## Task requirements
Below are some records; reproduce every one of them exactly.

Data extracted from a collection

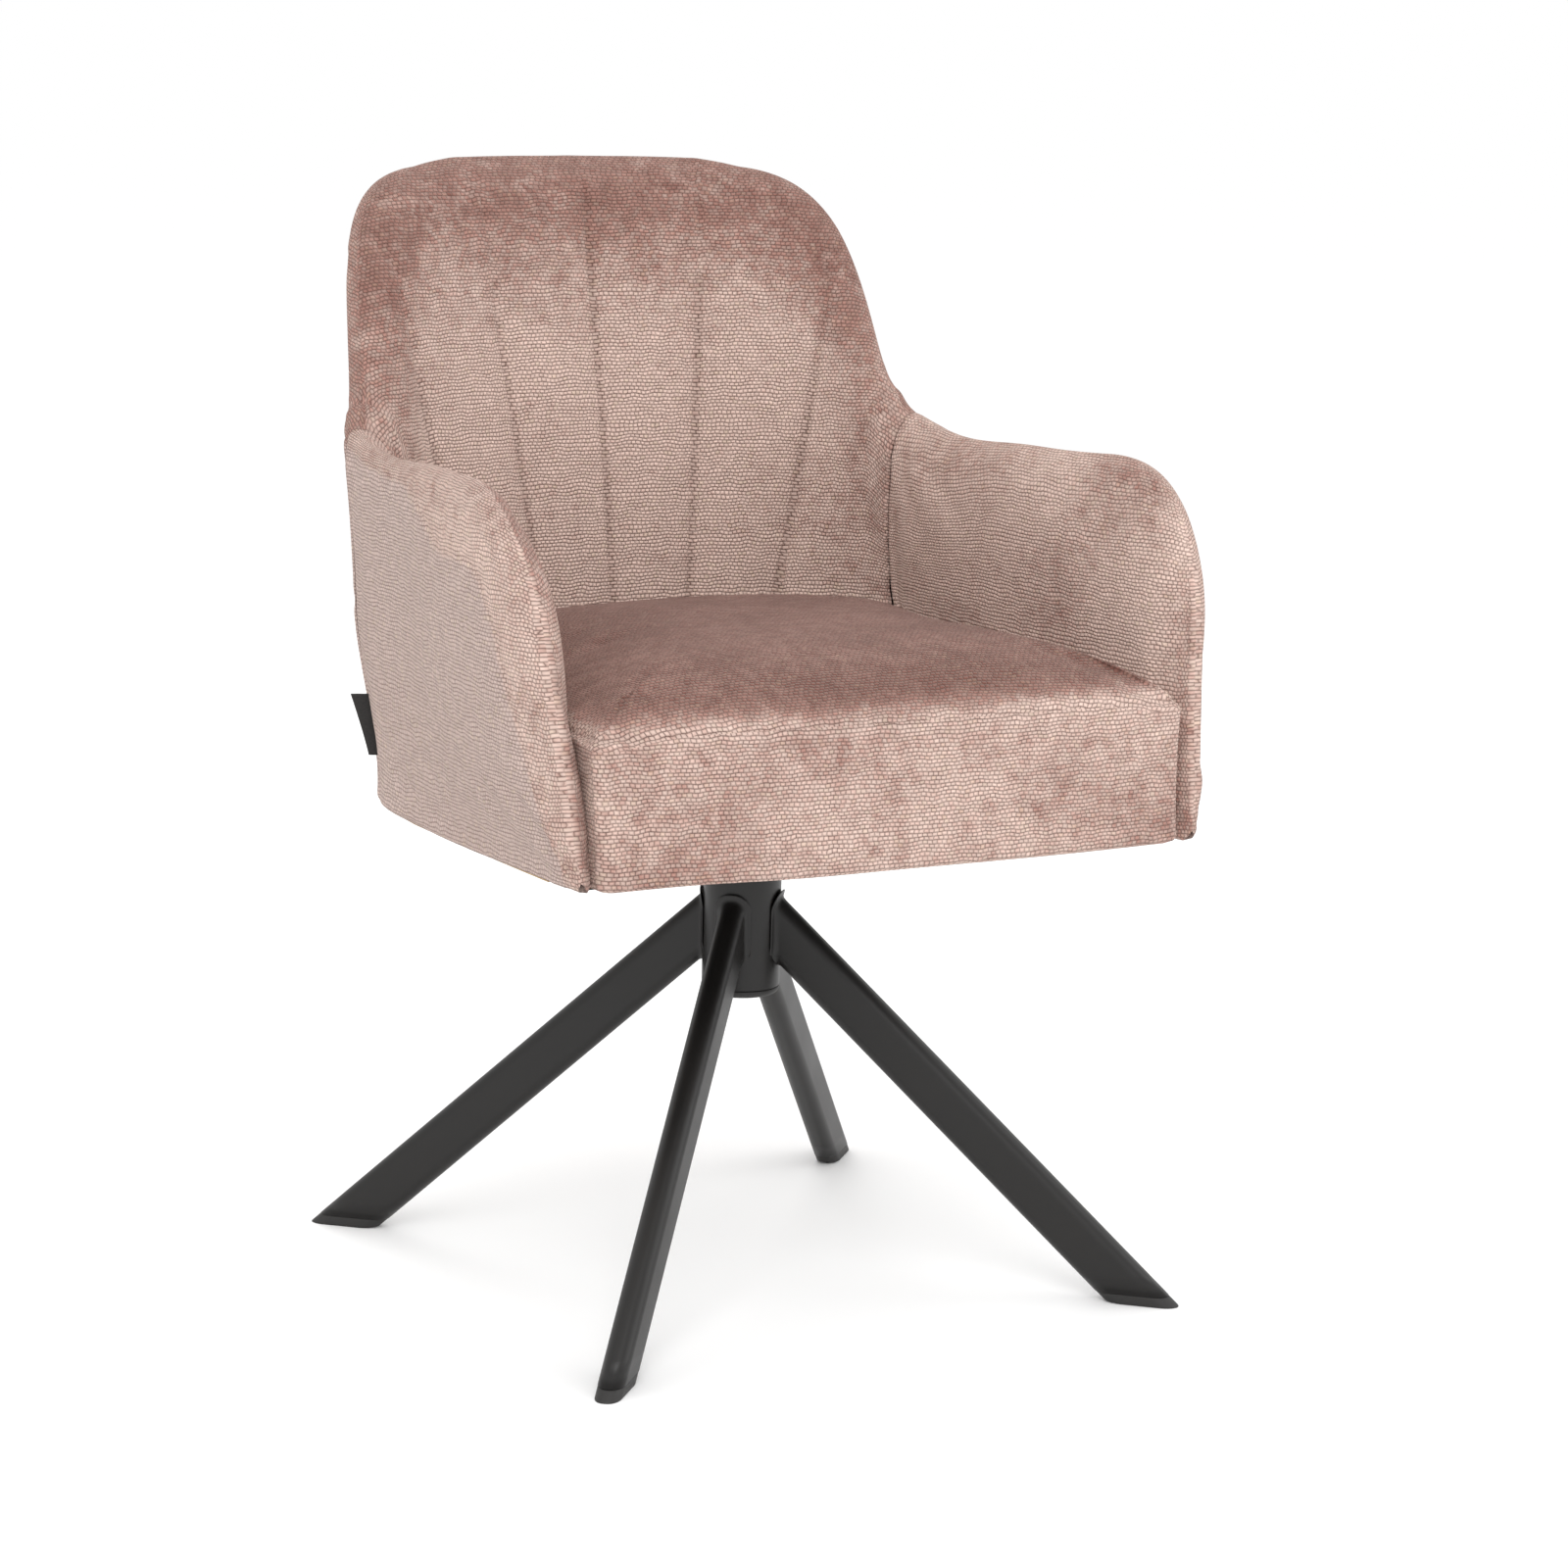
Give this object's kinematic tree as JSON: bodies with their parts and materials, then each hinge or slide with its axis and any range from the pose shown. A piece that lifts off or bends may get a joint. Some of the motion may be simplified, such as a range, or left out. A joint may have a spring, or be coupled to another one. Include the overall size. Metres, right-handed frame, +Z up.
{
  "type": "upholstered swivel armchair",
  "caption": "Upholstered tub armchair with a channelled back and padded arms, turning on a round hub with splayed flat-oval steel legs.",
  "frame": {"origin": "middle of the chair's outline, on the floor", "axes": "+Z up, -Y the way the seat faces, +X to the sitter's left"},
  "size_m": [0.5912, 0.631, 0.87],
  "materials": {
    "chenille": "dusty rose chenille with a fine basket weave, matt",
    "frame_steel": "satin black powder coat",
    "black_plastic": "matt black moulded plastic",
    "nylon": "natural nylon",
    "plywood": "raw plywood",
    "dust_cloth": "black non-woven cloth",
    "fastener_steel": "zinc-plated steel",
    "tag_tape": "black woven tape, blank"
  },
  "bodies": {
    "base": {"hub_tube": "frame_steel", "hub_end_cap": "black_plastic", "upper_bush": "nylon", "lower_bush": "nylon", "leg_rear_left": "frame_steel", "glide_rear_left": "black_plastic", "leg_rear_right": "frame_steel", "glide_rear_right": "black_plastic", "leg_front_right": "frame_steel", "glide_front_right": "black_plastic", "leg_front_left": "frame_steel", "glide_front_left": "black_plastic"},
    "seat": {"spindle": "fastener_steel", "retaining_clip": "fastener_steel", "lower_washer": "fastener_steel", "thrust_washer": "fastener_steel", "swivel_plate": "frame_steel", "seat_board": "plywood", "dust_cover": "dust_cloth", "back_board": "plywood", "left_arm_board": "plywood", "right_arm_board": "plywood", "back_upholstery": "chenille", "left_arm_upholstery": "chenille", "right_arm_upholstery": "chenille", "seat_cushion": "chenille", "side_tag": "tag_tape", "seat_bolt_1": "fastener_steel", "bolt_washer_1": "fastener_steel", "tee_nut_1": "fastener_steel", "seat_bolt_2": "fastener_steel", "bolt_washer_2": "fastener_steel", "tee_nut_2": "fastener_steel", "seat_bolt_3": "fastener_steel", "bolt_washer_3": "fastener_steel", "tee_nut_3": "fastener_steel", "seat_bolt_4": "fastener_steel", "bolt_washer_4": "fastener_steel", "tee_nut_4": "fastener_steel", "frame_screw_1": "fastener_steel", "frame_screw_2": "fastener_steel", "frame_screw_3": "fastener_steel", "frame_screw_4": "fastener_steel", "frame_screw_5": "fastener_steel", "frame_screw_6": "fastener_steel", "frame_screw_7": "fastener_steel"}
  },
  "joints": [
    {"name": "seat_swivel", "type": "hinge", "parent": "base", "child": "seat", "pos_m": [0, -0.045, 0.3], "axis": [0, 0, 1], "continuous": true}
  ]
}
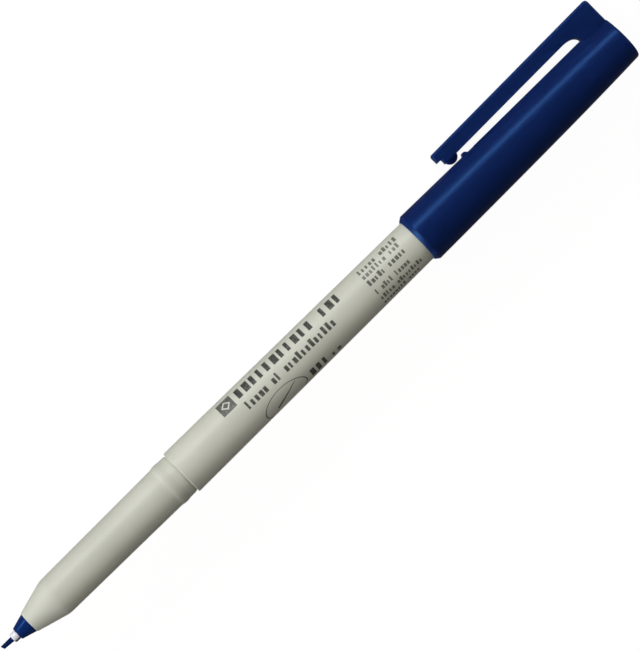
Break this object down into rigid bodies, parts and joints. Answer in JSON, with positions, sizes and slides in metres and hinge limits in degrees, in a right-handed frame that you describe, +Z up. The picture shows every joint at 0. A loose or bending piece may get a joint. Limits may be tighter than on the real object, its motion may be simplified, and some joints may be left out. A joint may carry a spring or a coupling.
{
  "type": "calligraphy marker",
  "caption": "Calligraphy marker with a slanted chisel nib in a small blue nose cone, a tapering beige barrel with a stepped grip, and a navy clip cap pushed on to its tail.",
  "frame": {"origin": "on the surface that the pen lies on, under the centre of its box", "axes": "+X along the pen's axis, from the nib towards the closed end of the cap; +Z up, off the surface; the clip leans down towards +Y until it meets the surface"},
  "size_m": [0.1552, 0.0148, 0.0103],
  "materials": {
    "beige_plastic": "satin moulded plastic, warm light grey-beige",
    "blue_plastic": "satin moulded plastic, deep blue",
    "navy_plastic": "satin gloss moulded plastic, navy",
    "white_plastic": "smooth moulded plastic, milky white",
    "nib_fibre": "porous plastic soaked with dark blue ink",
    "wick_fibre": "bonded fibre soaked with ink",
    "ink_fibre": "bonded fibre soaked with ink",
    "clear_film": "thin glossy film"
  },
  "bodies": {
    "barrel": {"barrel": "beige_plastic", "front_section": "beige_plastic", "tail_plug": "beige_plastic", "nib_holder": "blue_plastic", "nib_sleeve": "white_plastic", "nib": "nib_fibre", "feed_wick": "wick_fibre", "reservoir": "ink_fibre", "reservoir_wrap": "clear_film"},
    "cap": {"cap_shell": "navy_plastic", "inner_cap": "white_plastic"},
    "clip": {"cap_clip": "navy_plastic"}
  },
  "joints": [
    {"name": "cap_pull", "type": "slide", "parent": "barrel", "child": "cap", "axis": [1, 0, 0], "range_m": [0, 0.03]},
    {"name": "clip_flex", "type": "hinge", "parent": "cap", "child": "clip", "pos_m": [0.0691, 0.00524, 0.00224], "axis": [0, -0.3642, -0.9313], "range_deg": [0, 4], "stiffness_Nm_per_rad": 1.5}
  ]
}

## The result
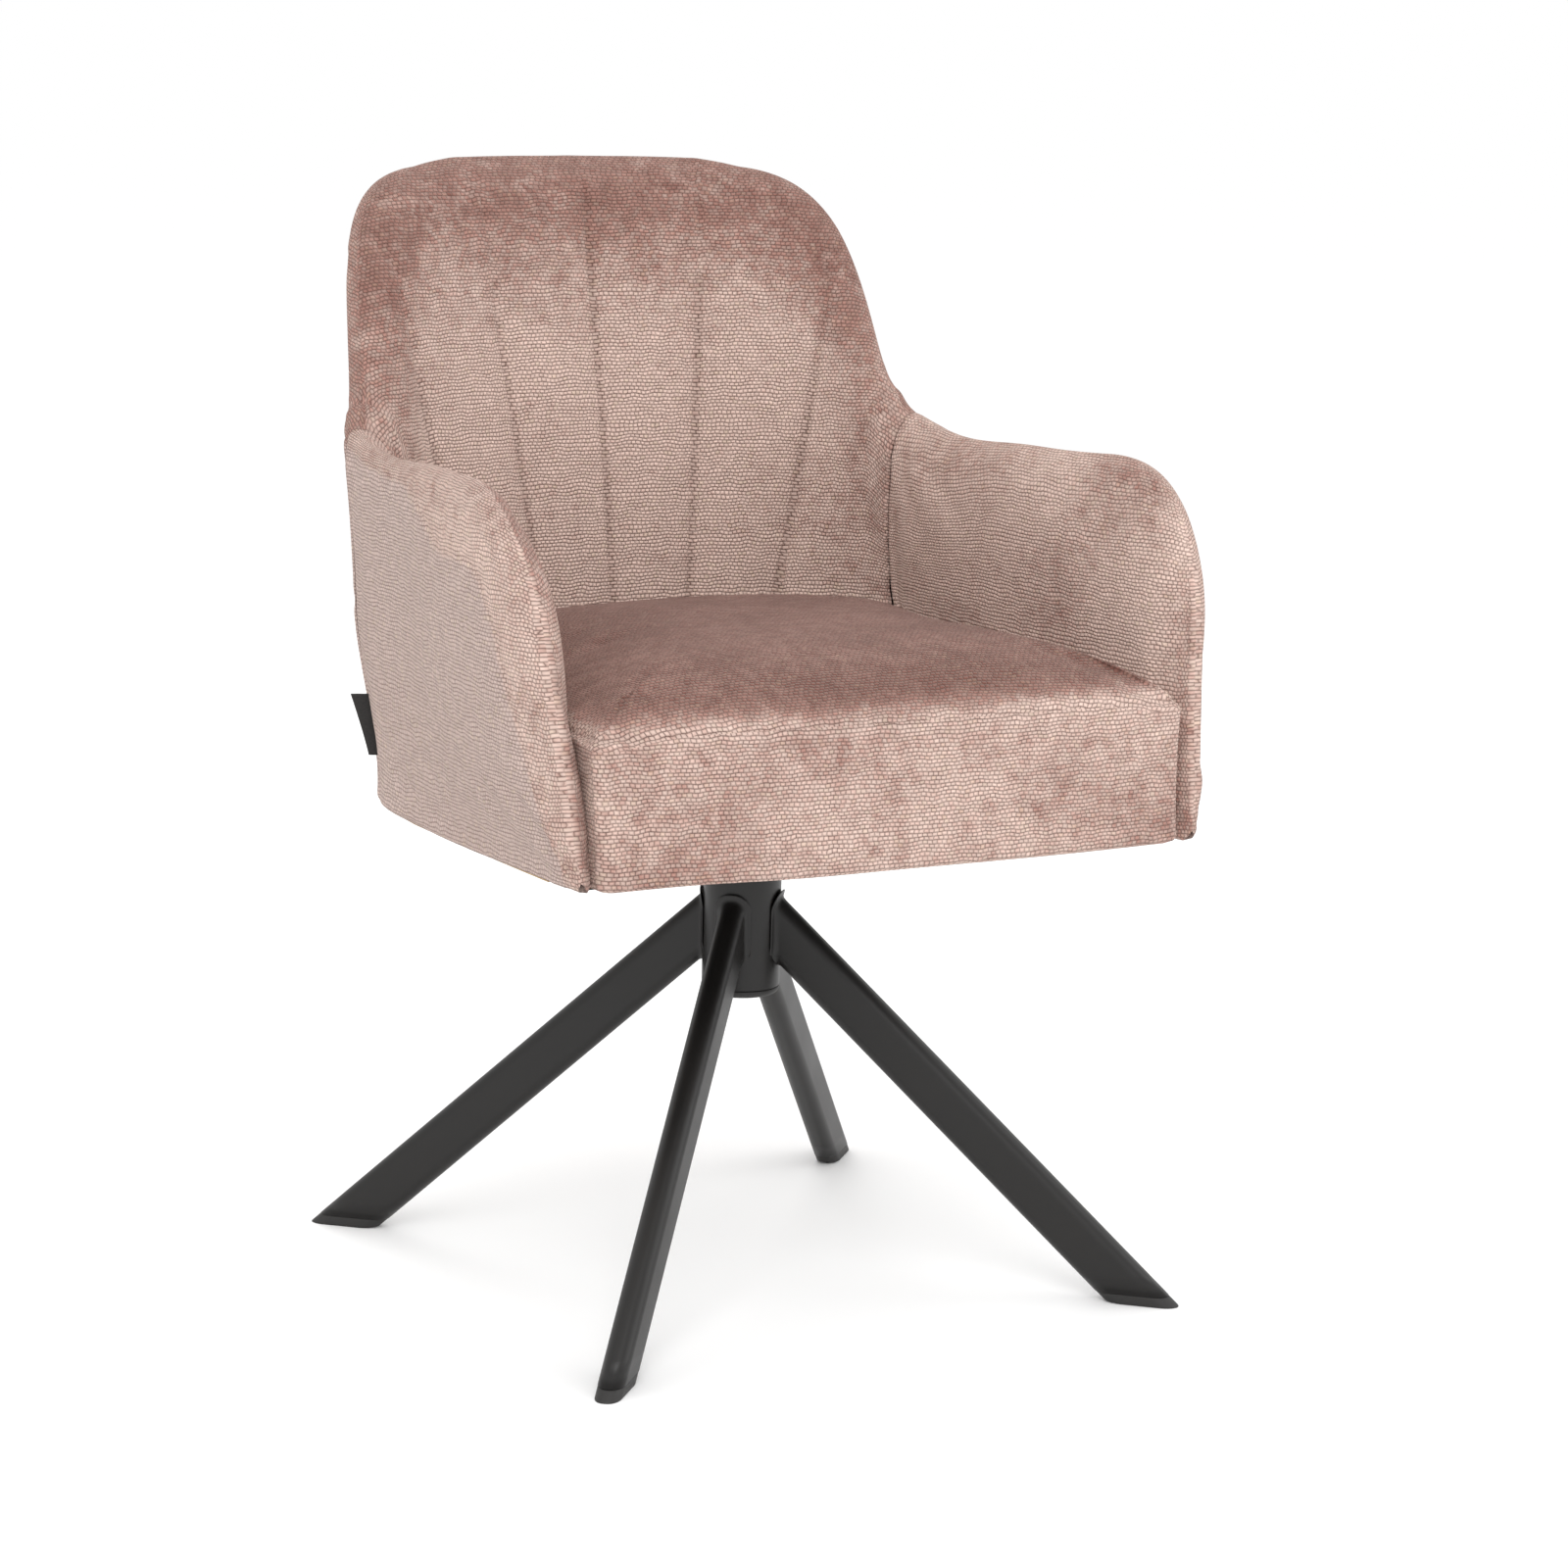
Give this object's kinematic tree as JSON: bodies with their parts and materials, then each hinge or slide with its axis and any range from the pose shown. A piece that lifts off or bends may get a joint. Some of the motion may be simplified, such as a range, or left out. A joint may have a spring, or be coupled to another one. Include the overall size. Metres, right-handed frame, +Z up.
{
  "type": "upholstered swivel armchair",
  "caption": "Upholstered tub armchair with a channelled back and padded arms, turning on a round hub with splayed flat-oval steel legs.",
  "frame": {"origin": "middle of the chair's outline, on the floor", "axes": "+Z up, -Y the way the seat faces, +X to the sitter's left"},
  "size_m": [0.5912, 0.631, 0.87],
  "materials": {
    "chenille": "dusty rose chenille with a fine basket weave, matt",
    "frame_steel": "satin black powder coat",
    "black_plastic": "matt black moulded plastic",
    "nylon": "natural nylon",
    "plywood": "raw plywood",
    "dust_cloth": "black non-woven cloth",
    "fastener_steel": "zinc-plated steel",
    "tag_tape": "black woven tape, blank"
  },
  "bodies": {
    "base": {"hub_tube": "frame_steel", "hub_end_cap": "black_plastic", "upper_bush": "nylon", "lower_bush": "nylon", "leg_rear_left": "frame_steel", "glide_rear_left": "black_plastic", "leg_rear_right": "frame_steel", "glide_rear_right": "black_plastic", "leg_front_right": "frame_steel", "glide_front_right": "black_plastic", "leg_front_left": "frame_steel", "glide_front_left": "black_plastic"},
    "seat": {"spindle": "fastener_steel", "retaining_clip": "fastener_steel", "lower_washer": "fastener_steel", "thrust_washer": "fastener_steel", "swivel_plate": "frame_steel", "seat_board": "plywood", "dust_cover": "dust_cloth", "back_board": "plywood", "left_arm_board": "plywood", "right_arm_board": "plywood", "back_upholstery": "chenille", "left_arm_upholstery": "chenille", "right_arm_upholstery": "chenille", "seat_cushion": "chenille", "side_tag": "tag_tape", "seat_bolt_1": "fastener_steel", "bolt_washer_1": "fastener_steel", "tee_nut_1": "fastener_steel", "seat_bolt_2": "fastener_steel", "bolt_washer_2": "fastener_steel", "tee_nut_2": "fastener_steel", "seat_bolt_3": "fastener_steel", "bolt_washer_3": "fastener_steel", "tee_nut_3": "fastener_steel", "seat_bolt_4": "fastener_steel", "bolt_washer_4": "fastener_steel", "tee_nut_4": "fastener_steel", "frame_screw_1": "fastener_steel", "frame_screw_2": "fastener_steel", "frame_screw_3": "fastener_steel", "frame_screw_4": "fastener_steel", "frame_screw_5": "fastener_steel", "frame_screw_6": "fastener_steel", "frame_screw_7": "fastener_steel"}
  },
  "joints": [
    {"name": "seat_swivel", "type": "hinge", "parent": "base", "child": "seat", "pos_m": [0, -0.045, 0.3], "axis": [0, 0, 1], "continuous": true}
  ]
}
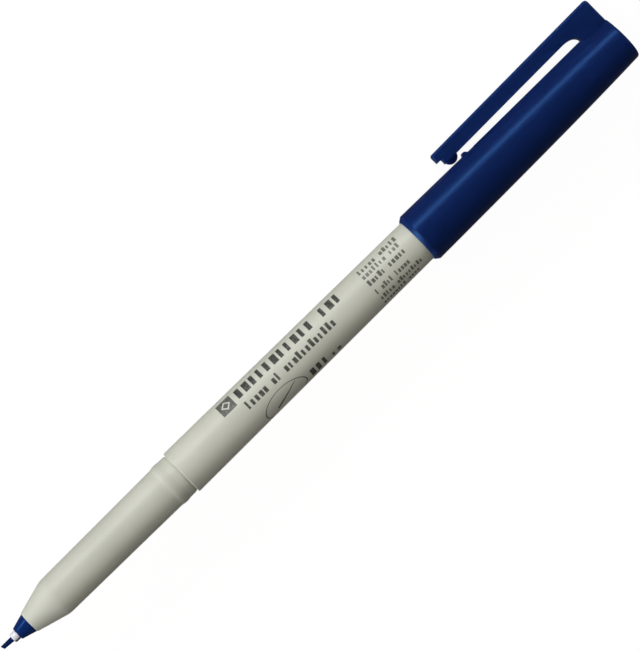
Break this object down into rigid bodies, parts and joints. Answer in JSON, with positions, sizes and slides in metres and hinge limits in degrees, in a right-handed frame that you describe, +Z up. The picture shows every joint at 0. A loose or bending piece may get a joint. Limits may be tighter than on the real object, its motion may be simplified, and some joints may be left out. A joint may carry a spring or a coupling.
{
  "type": "calligraphy marker",
  "caption": "Calligraphy marker with a slanted chisel nib in a small blue nose cone, a tapering beige barrel with a stepped grip, and a navy clip cap pushed on to its tail.",
  "frame": {"origin": "on the surface that the pen lies on, under the centre of its box", "axes": "+X along the pen's axis, from the nib towards the closed end of the cap; +Z up, off the surface; the clip leans down towards +Y until it meets the surface"},
  "size_m": [0.1552, 0.0148, 0.0103],
  "materials": {
    "beige_plastic": "satin moulded plastic, warm light grey-beige",
    "blue_plastic": "satin moulded plastic, deep blue",
    "navy_plastic": "satin gloss moulded plastic, navy",
    "white_plastic": "smooth moulded plastic, milky white",
    "nib_fibre": "porous plastic soaked with dark blue ink",
    "wick_fibre": "bonded fibre soaked with ink",
    "ink_fibre": "bonded fibre soaked with ink",
    "clear_film": "thin glossy film"
  },
  "bodies": {
    "barrel": {"barrel": "beige_plastic", "front_section": "beige_plastic", "tail_plug": "beige_plastic", "nib_holder": "blue_plastic", "nib_sleeve": "white_plastic", "nib": "nib_fibre", "feed_wick": "wick_fibre", "reservoir": "ink_fibre", "reservoir_wrap": "clear_film"},
    "cap": {"cap_shell": "navy_plastic", "inner_cap": "white_plastic"},
    "clip": {"cap_clip": "navy_plastic"}
  },
  "joints": [
    {"name": "cap_pull", "type": "slide", "parent": "barrel", "child": "cap", "axis": [1, 0, 0], "range_m": [0, 0.03]},
    {"name": "clip_flex", "type": "hinge", "parent": "cap", "child": "clip", "pos_m": [0.0691, 0.00524, 0.00224], "axis": [0, -0.3642, -0.9313], "range_deg": [0, 4], "stiffness_Nm_per_rad": 1.5}
  ]
}